За то показавшееся Джонатану странно долгим время, что он простоял у таблички с названием улицы, он начал различать раздающийся вдали постукивающий звук – звук трости, ударяющейся о тротуар или мостовую. Постукивание становилось громче, приближалось, а пятеро друзей стояли, не говоря ни слова, под облупившейся деревянной табличкой в рассеянном свете масляного фонаря и ждали то, что двигалось в их сторону. Никаких других звуков не было слышно.

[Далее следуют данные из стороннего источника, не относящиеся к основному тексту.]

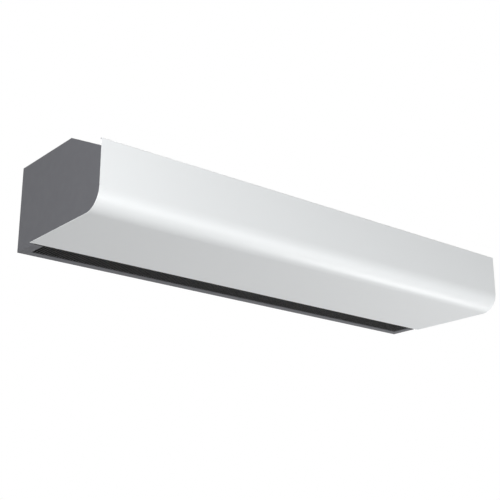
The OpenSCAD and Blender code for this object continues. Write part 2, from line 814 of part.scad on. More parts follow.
function mix(a, b, t) = a * (1 - t) + b * t;
function rounded(pts, r, n) = concat(
  [pts[0]],
  [for (i = [1:len(pts) - 2]) let(
      p = pts[i],
      u = (pts[i - 1] - p) / norm(pts[i - 1] - p),
      v = (pts[i + 1] - p) / norm(pts[i + 1] - p))
    for (k = [0:n]) let(t = k / n)
      mix(mix(p + u * r, p, t), mix(p, p + v * r, t), t)],
  [pts[len(pts) - 1]]
);
function tangent(p, i) =
  let(a = p[max(i - 1, 0)], b = p[min(i + 1, len(p) - 1)]) (b - a) / norm(b - a);
function unit(v) = v / norm(v);
function normals(p, i = 0, n = [0, 1, 0]) = i == len(p) ? [] :
  let(t = tangent(p, i), m = unit(n - t * (n * t))) concat([m], normals(p, i + 1, m));
function ring(c, t, n, r, sides) = let(b = cross(t, n))
  [for (k = [0:sides - 1]) c + r * (n * cos(360 * k / sides) + b * sin(360 * k / sides))];

module tube(path, r, sides, start_normal) {
  n = normals(path, 0, start_normal);
  last = len(path) - 1;
  points = [for (i = [0:last]) each ring(path[i], tangent(path, i), n[i], r, sides)];
  walls = [for (i = [0:last - 1], k = [0:sides - 1])
    let(a = i * sides + k, b = i * sides + (k + 1) % sides)
      each [[a, b, b + sides], [a, b + sides, a + sides]]];
  start_cap = [for (k = [1:sides - 2]) [0, k + 1, k]];
  end_cap = [for (k = [1:sides - 2]) [last * sides, last * sides + k, last * sides + k + 1]];
  polyhedron(points = points, faces = [for (f = concat(walls, start_cap, end_cap)) [f[2], f[1], f[0]]]);
}

function cable_route(i) = [
  [MOTOR_X[i], fan_y, motor_stub_z],
  [MOTOR_X[i], fan_y, cable_top_z],
  [MOTOR_X[i], CABLE_LANE[i], cable_top_z],
  [CABLE_DOWN_X[i], CABLE_LANE[i], cable_top_z],
  [CABLE_DOWN_X[i], CABLE_LANE[i], box_z + box_h + 34],
  [CABLE_DOWN_X[i], box_cable_y, box_z + box_h + 22],
  [CABLE_DOWN_X[i], box_cable_y, box_z + box_h - 20]
];

module motor_cable(i) {
  color("#1b1c1e") from_front()
    tube(rounded(cable_route(i), cable_bend, 5), cable_r, cable_sides, [0, 1, 0]);
}

module cable_clips() {
  reach = cable_r + cable_fit + clip_wall;
  color("#26282b") from_front() difference() {
    for (x = CLIP_X) translate([x - clip_w / 2, CABLE_LANE[0] - reach, cable_top_z - reach])
      cube([clip_w, CABLE_LANE[1] - CABLE_LANE[0] + 2 * reach, height - sheet_t - cable_top_z + reach]);
    for (x = CLIP_X, y = CABLE_LANE) translate([x + clip_w / 2, y, cable_top_z]) rotate([0, 90, 0])
      hole(cable_r + cable_fit, clip_w);
  }
}

// A rubber ring in a hole, with a lip on each face of the sheet
module grommet(hole_r, bore_r, sheet) {
  difference() {
    union() {
      translate([0, 0, -sheet - grommet_lip_h])
        cylinder(r = hole_r - press_fit, h = sheet + 2 * grommet_lip_h);
      for (z = [0, -sheet - grommet_lip_h]) translate([0, 0, z])
        cylinder(r = hole_r + grommet_lip, h = grommet_lip_h);
    }
    hole(bore_r, sheet);
  }
}

module box_grommets() {
  color("#1b1c1e") from_front() for (x = CABLE_DOWN_X)
    translate([x, box_cable_y, box_z + box_h]) grommet(box_grommet_r, cable_r + cable_fit, box_t);
}

module cable_grommets() {
  color("#1b1c1e") from_front() for (y = GROMMET_BACK)
    translate([grommet_x, depth - y, height]) grommet(grommet_hole_r, cable_hole_r, sheet_t);
}

// ---------------------------------------------------------------- casing fixings

module suspension_nuts() {
  color("#b9bcc0") from_front() for (s = [-1, 1], y = [rod_back, rod_back + rod_span_y])
    translate([s * rod_x, depth - y, height - sheet_t]) difference() {
      translate([0, 0, -rod_nut_h]) cylinder(r = rod_hole_r + rod_nut_wall, h = rod_nut_h);
      hole(rod_hole_r, rod_nut_h);
    }
}

module casing_rivets() {
  color("#9fa2a5") from_front() at_casing_rivets() {
    translate([0, 0, -2 * sheet_t]) cylinder(r = rivet_r, h = 2 * sheet_t);
    translate([0, 0, -2 * sheet_t - rivet_head_h]) cylinder(r = rivet_head_r, h = rivet_head_h);
  }
}

module grille_rivets() {
  color("#9fa2a5") from_front() at_slope_rivets() {
    translate([0, 0, -2 * sheet_t]) cylinder(r = rivet_r, h = 2 * sheet_t);
    cylinder(r = rivet_head_r, h = rivet_head_h);
  }
}

// ---------------------------------------------------------------- front cover

// The corner between front and underside, inset from the outside of the cover
module cover_outline(inset, back, top) {
  r = max(cover_bend_r - inset, 1);
  difference() {
    translate([inset, inset]) square([back - inset, top - inset]);
    translate([inset, inset]) difference() {
      square(r);
      translate([r, r]) circle(r);
    }
  }
}

module front_cover() {
  color("#e9ebeb") from_front() along_x(-cover_len / 2, cover_len) {
    difference() {
      cover_outline(0, cover_under, cover_top);
      cover_outline(cover_t, cover_under + 1, cover_top + 1);
    }
    translate([0, cover_top - cover_t]) square([cover_lip, cover_t]);
  }
}

// An angle: one leg on the inside of the cover, the other below the front rail
module cover_flange_profile() {
  spare = 2 * flange_reach;
  intersection() {
    union() {
      translate([cover_t, flange_low_z]) square([flange_sheet, slope_front_z - flange_low_z]);
      on_slope_2d() translate([-slope_len - 4, -sheet_t - flange_fit - flange_sheet])
        square([flange_reach + 4, flange_sheet]);
    }
    translate([cover_t, 0]) square([spare, cover_top]);
    on_slope_2d() translate([-slope_len - spare, -cover_top - sheet_t - flange_fit])
      square([2 * spare, cover_top]);
  }
}

module cover_flange() {
  color("#e1e3e3") from_front() difference() {
    along_x(-cover_flange_half, 2 * cover_flange_half) cover_flange_profile();
    on_slope() for (x = COVER_SCREW_X)
      translate([x, rail_screw_s, -sheet_t - flange_fit]) hole(cover_screw_r + screw_fit, flange_sheet);
  }
}

module cover_ribs() {
  color("#e1e3e3") from_front() for (x = [-rib_x, rib_x]) difference() {
    mid_x(x, rib_w) rib_profile(cover_t, cover_t + rib_h);
    mid_x(x, rib_w - 2 * rib_sheet) rib_profile(cover_t, cover_t + rib_h - rib_sheet);
  }
}

module rib_profile(outer, inner) {
  difference() {
    cover_outline(outer, rib_back, rib_top);
    cover_outline(inner, rib_back + 1, rib_top + 1);
  }
}

module cover_nuts() {
  color("#b9bcc0") from_front() on_slope() for (x = COVER_SCREW_X)
    translate([x, rail_screw_s, -sheet_t - flange_fit - flange_sheet]) difference() {
      translate([0, 0, -nut_h]) cylinder(r = nut_r, h = nut_h);
      hole(cover_screw_r + 0.1, nut_h);
    }
}

module cover_screws() {
  color("#8d9094") from_front() on_slope() for (x = COVER_SCREW_X)
    translate([x, rail_screw_s, 0]) screw(cover_screw_r, 8, 4.6, 3);
}

// ---------------------------------------------------------------- hinges

module cover_hinge_leaves() {
  side_w = (hinge_w - fixed_knuckle) / 2 - knuckle_gap;
  color("#c3c6c9") from_front() for (x = HINGE_X) {
    mid_x(x, hinge_w) translate([leaf_front, cover_t]) square([pin_y - knuckle_r - 2 - leaf_front, leaf_t]);
    for (s = [-1, 1]) mid_x(x + s * (hinge_w - side_w) / 2, side_w) difference() {
      union() {
        translate([pin_y, pin_z]) circle(knuckle_r);
        translate([leaf_front, cover_t]) square([pin_y - leaf_front, leaf_t]);
        translate([pin_y - knuckle_r, cover_t]) square([knuckle_r, pin_z - cover_t]);
      }
      translate([pin_y, pin_z]) circle(pin_r + pin_fit);
    }
  }
}

module fixed_hinge_leaves() {
  color("#c3c6c9") from_front() for (x = HINGE_X) {
    mid_x(x, fixed_knuckle) difference() {
      union() {
        translate([pin_y, pin_z]) circle(knuckle_r);
        translate([pin_y - leaf_t / 2, pin_z]) square([leaf_t, crank_z - pin_z + leaf_t]);
        translate([pin_y - leaf_t / 2, crank_z]) square([wall_front - pin_y + leaf_t / 2, leaf_t]);
      }
      translate([pin_y, pin_z]) circle(pin_r + pin_fit);
    }
    mid_x(x, hinge_w) translate([wall_front - leaf_t, crank_z]) square([leaf_t, leaf_h]);
  }
}

module hinge_pins() {
  color("#d4d6d8") from_front() for (x = HINGE_X)
    translate([x - hinge_w / 2, pin_y, pin_z]) rotate([0, 90, 0]) cylinder(r = pin_r, h = hinge_w);
}

// ---------------------------------------------------------------- pieces

rear_casing();
end_panel(-1);  // left_end_panel
end_panel(1);  // right_end_panel
front_rail();
intake_grille();
outlet_frame();
outlet_grille();
outlet_wall();
fan_deck();
for (f = [0:3]) {
  scroll_housing(FAN_X[f]);
  impeller(FAN_X[f]);
}
for (m = [0, 1]) {
  motor_housing(m);
  stator(m);
  motor_shaft(m);
  rotor_core(m);
  hub_screws(m);
  motor_cradle(m);
  motor_cable(m);
}
motor_bearings();
motor_straps();
strap_screws();
fan_screws();
control_box();
control_box_lid();
lid_screws();
control_board();
terminal_block();
transformer();
motor_capacitors();
cable_clips();
box_grommets();
cable_grommets();
suspension_nuts();
casing_rivets();
grille_rivets();
outlet_screws();
front_cover();
cover_flange();
cover_ribs();
cover_nuts();
cover_screws();
cover_hinge_leaves();
fixed_hinge_leaves();
hinge_pins();
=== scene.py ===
"""Air curtain: the look of every piece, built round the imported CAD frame.

Metres, in the frame's own axes: X runs along the unit, Y points back to the wall, Z points up.
"""
import json
import math

import bmesh
import bpy
from mathutils import Matrix, Vector


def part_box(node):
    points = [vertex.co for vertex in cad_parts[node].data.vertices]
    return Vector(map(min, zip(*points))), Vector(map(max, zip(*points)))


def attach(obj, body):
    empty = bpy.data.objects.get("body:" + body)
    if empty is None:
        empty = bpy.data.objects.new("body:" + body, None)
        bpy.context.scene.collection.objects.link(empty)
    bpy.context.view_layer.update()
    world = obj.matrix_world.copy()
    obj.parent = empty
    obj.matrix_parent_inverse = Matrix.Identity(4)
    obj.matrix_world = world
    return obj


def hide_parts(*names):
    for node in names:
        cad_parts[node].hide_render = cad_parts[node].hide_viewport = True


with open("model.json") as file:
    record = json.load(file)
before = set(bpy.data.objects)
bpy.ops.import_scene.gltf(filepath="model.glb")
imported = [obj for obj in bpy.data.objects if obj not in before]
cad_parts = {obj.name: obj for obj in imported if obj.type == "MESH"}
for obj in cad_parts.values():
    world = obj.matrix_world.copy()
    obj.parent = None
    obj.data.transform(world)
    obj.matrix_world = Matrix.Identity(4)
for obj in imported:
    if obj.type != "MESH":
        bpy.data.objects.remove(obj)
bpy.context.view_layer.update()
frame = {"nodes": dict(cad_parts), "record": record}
NODES = frame["nodes"]
scene = bpy.context.scene


# ---------------------------------------------------------------- materials

class Shader:
    """A node material with one Principled shader; every texture reads the object's own coordinates."""

    def __init__(self, name, **sockets):
        self.material = bpy.data.materials.new(name)
        self.material.use_nodes = True
        self.tree = self.material.node_tree
        self.bsdf = self.tree.nodes["Principled BSDF"]
        self.coords = self.tree.nodes.new("ShaderNodeTexCoord").outputs["Object"]
        for socket, value in sockets.items():
            self.bsdf.inputs[socket.replace("_", " ")].default_value = value

    def node(self, kind, links=None, values=None, **settings):
        node = self.tree.nodes.new("ShaderNode" + kind)
        for key, value in settings.items():
            setattr(node, key, value)
        for key, value in (values or {}).items():
            node.inputs[key].default_value = value
        for key, source in (links or {}).items():
            self.tree.links.new(source, node.inputs[key])
        return node

    def stretched(self, scale):
        return self.node("Mapping", {"Vector": self.coords}, {"Scale": scale}).outputs[0]

    def noise(self, scale, detail=2.0, rough=0.5, vector=None):
        node = self.node("TexNoise", {"Vector": vector or self.coords},
                         {"Scale": scale, "Detail": detail, "Roughness": rough})
        return node.outputs["Fac"]

    def cells(self, scale, vector=None, **settings):
        return self.node("TexVoronoi", {"Vector": vector or self.coords}, {"Scale": scale}, **settings)

    def spread(self, source, low, high, out_low, out_high):
        """Maps low..high of a texture onto out_low..out_high."""
        node = self.node("MapRange", {"Value": source},
                         {"From Min": low, "From Max": high, "To Min": out_low, "To Max": out_high})
        return node.outputs["Result"]

    def ramp(self, source, *stops):
        node = self.node("ValToRGB", {"Fac": source})
        ramp = node.color_ramp
        while len(ramp.elements) < len(stops):
            ramp.elements.new(0.5)
        for element, (place, colour) in zip(ramp.elements, stops):
            element.position = place
            element.color = (*colour, 1.0)
        return node.outputs["Color"]

    def bump(self, source, distance, strength=1.0, after=None):
        links = {"Height": source}
        if after is not None:
            links["Normal"] = after
        node = self.node("Bump", links, {"Strength": strength, "Distance": distance})
        return node.outputs["Normal"]

    def feed(self, socket, source):
        self.tree.links.new(source, self.bsdf.inputs[socket])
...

Постукивание набирало силу – «тук-тук-тук», а потом внезапно превратилось в глухой деревянный гул: это тот, кто шагал вдали, окутанный туманом, пересек дощатый настил; потом на мгновение наступила тишина, за которой вновь послышалось «тук-тук-тук» трости по булыжной мостовой. Пахнущий тиной речной туман закружился вокруг путников, хотя ветра по-прежнему не было, и Джонатан поплотнее запахнул свою матерчатую куртку и вгляделся в освещенный светом фонарей туман.

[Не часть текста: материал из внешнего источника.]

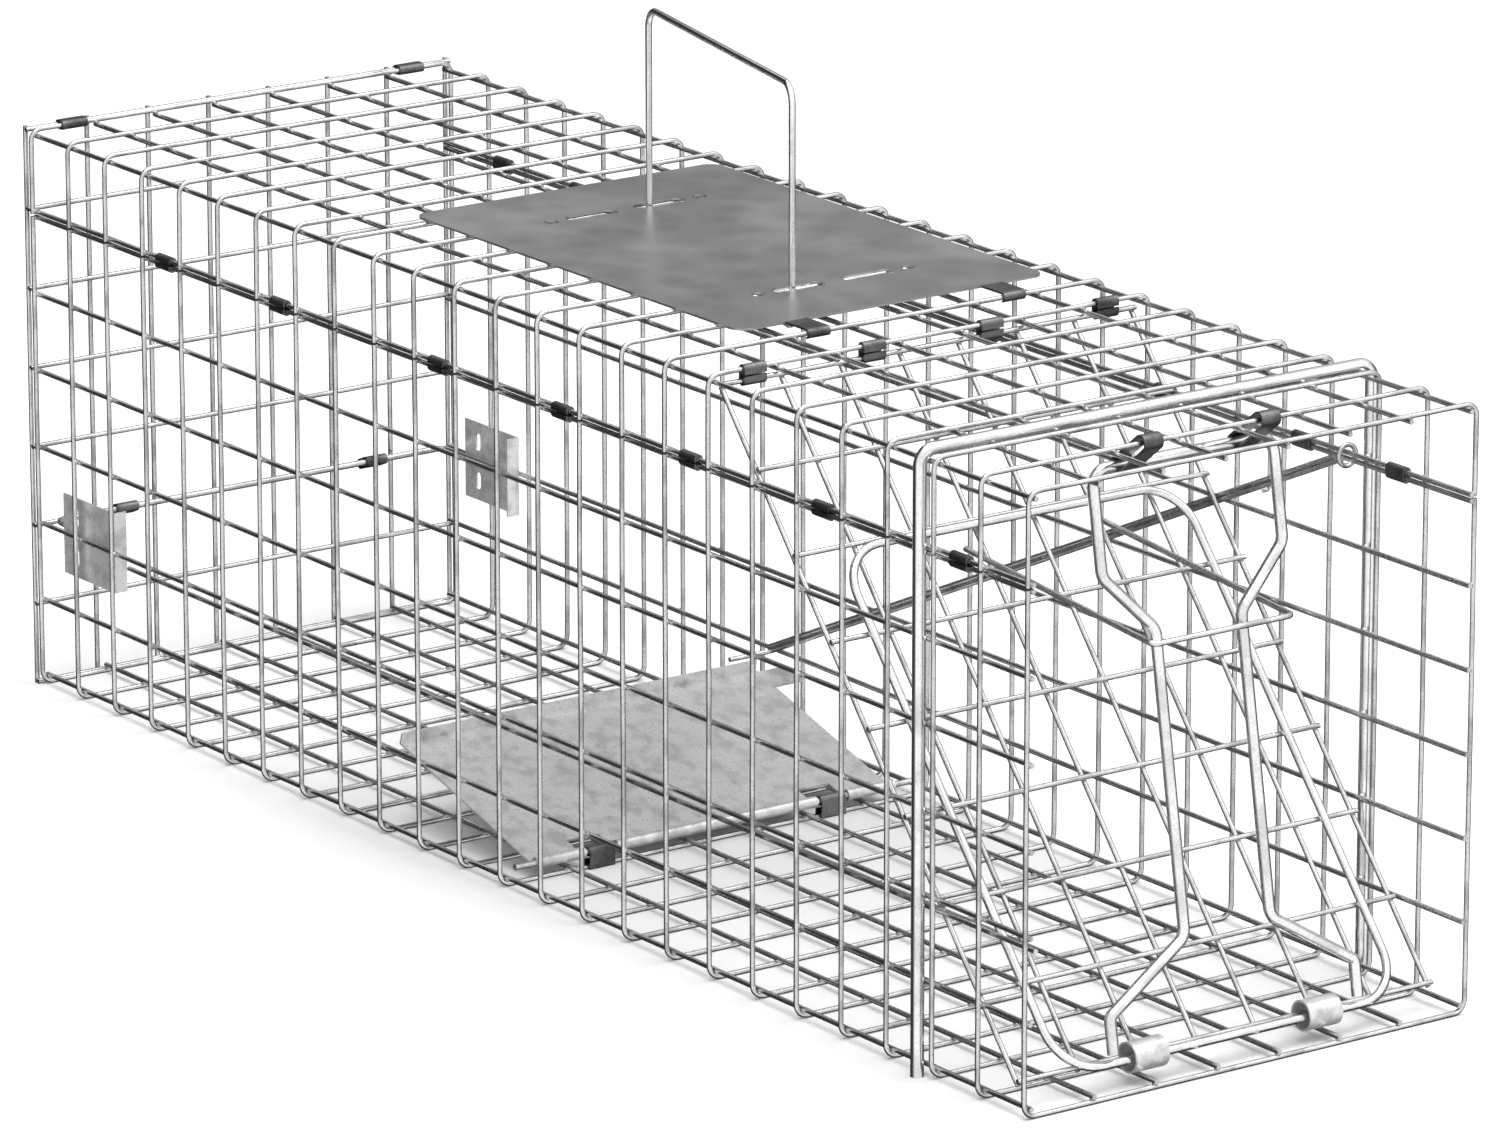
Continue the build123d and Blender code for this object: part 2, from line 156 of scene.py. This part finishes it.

Из мрака выросла темная тень, которая направилась наискосок через лежащую перед ними улицу, – гном в шляпе с обвисшими полями и черном плаще, постукивающий при ходьбе тростью с латунным наконечником. Его лицо было скрыто в тени шляпы, и он курил длинную странную трубку, чашечка которой мерцала в темноте и один за Другим испускала клубы дыма, который расплывался, вился и, как показалось Джонатану, улетал ввысь, точно тени огромных летучих мышей. Но от него не пахло табаком, лишь водорослями, гниющими древесными корнями и глубокими реками, катящими свои воды к морю. Ничто из этого почему-то не удивляло Джонатана. По правде говоря, его удивило бы что-нибудь другое.